# Game #6 - Sixers Vs Lakers - November 11th, 2005 - 8:00 PM (EST)



## Kunlun (Jun 22, 2003)

*November 11, 2005 - 8:00 PM (EST)

 
Philadelphia 76ers (2-3) Vs Los Angeles Lakers (3-2)

Wachovia Center, Philadelphia, PA*

*Head Coaches:*
 
Maurice Cheeks/Phil Jackson

*Projected Starting Lineups:*
     
Allen Iverson/Andre Iguodala/Kyle Korver/Chris Webber/Steven Hunter
     
Smush Parker/Kobe Bryant/Lamar Odom/Kwame Brown/Chris Mihm


*KEY MATCHUP:*
 
*- Andre Iguodala -VS- Kobe Bryant -*​
Could a moderator please change the opponent to the Lakers?

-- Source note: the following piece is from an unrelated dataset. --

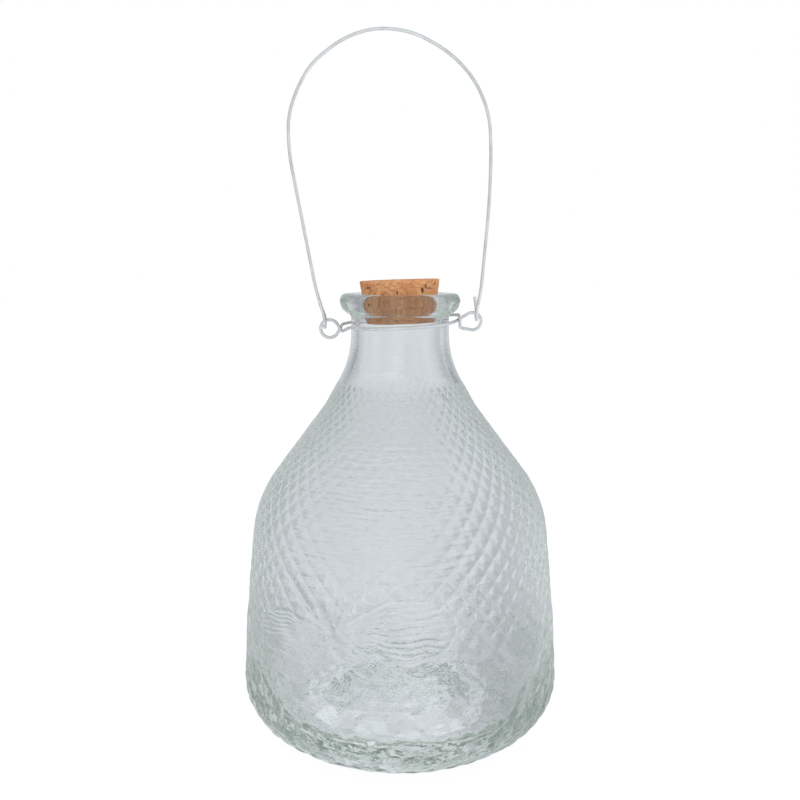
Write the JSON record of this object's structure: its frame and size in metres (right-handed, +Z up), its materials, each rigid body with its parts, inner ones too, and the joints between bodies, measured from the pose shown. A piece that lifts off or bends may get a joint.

Thanks.


----------



## Your Answer (Jul 13, 2005)

*Re: Game #6 - Sixers Vs Bobcats - November 11th, 2005 - 8:00 PM (EST)*

I think we can take the Lakers as long as we dont got to go against the Mavs and Bobcats with them lol

Look for AI and Kobe to put on a show AI outdoing Kobe by 5 pts


----------



## Your Answer (Jul 13, 2005)

*Re: Game #6 - Sixers Vs Bobcats - November 11th, 2005 - 8:00 PM (EST)*

Anyway to change the Title of this Topic so ppl know this is for tonights game?


----------



## Cornrow Wallace (Aug 22, 2005)

*Re: Game #6 - Sixers Vs Bobcats - November 11th, 2005 - 8:00 PM (EST)*

Nice. This game is on ESPN.


----------



## jpk (May 4, 2005)

*Re: Game #6 - Sixers Vs Bobcats - November 11th, 2005 - 8:00 PM (EST)*

Why doesn't ESPN have NBA games in HD? What a ripoff that ESPN-HD doesn't put NBA games in actual HD. The NFL and MLB games are high def when they are on ESPN-HD.


----------



## Your Answer (Jul 13, 2005)

*Re: Game #6 - Sixers Vs Bobcats - November 11th, 2005 - 8:00 PM (EST)*



jpk said:


> Why doesn't ESPN have NBA games in HD? What a ripoff that ESPN-HD doesn't put NBA games in actual HD. The NFL and MLB games are high def when they are on ESPN-HD.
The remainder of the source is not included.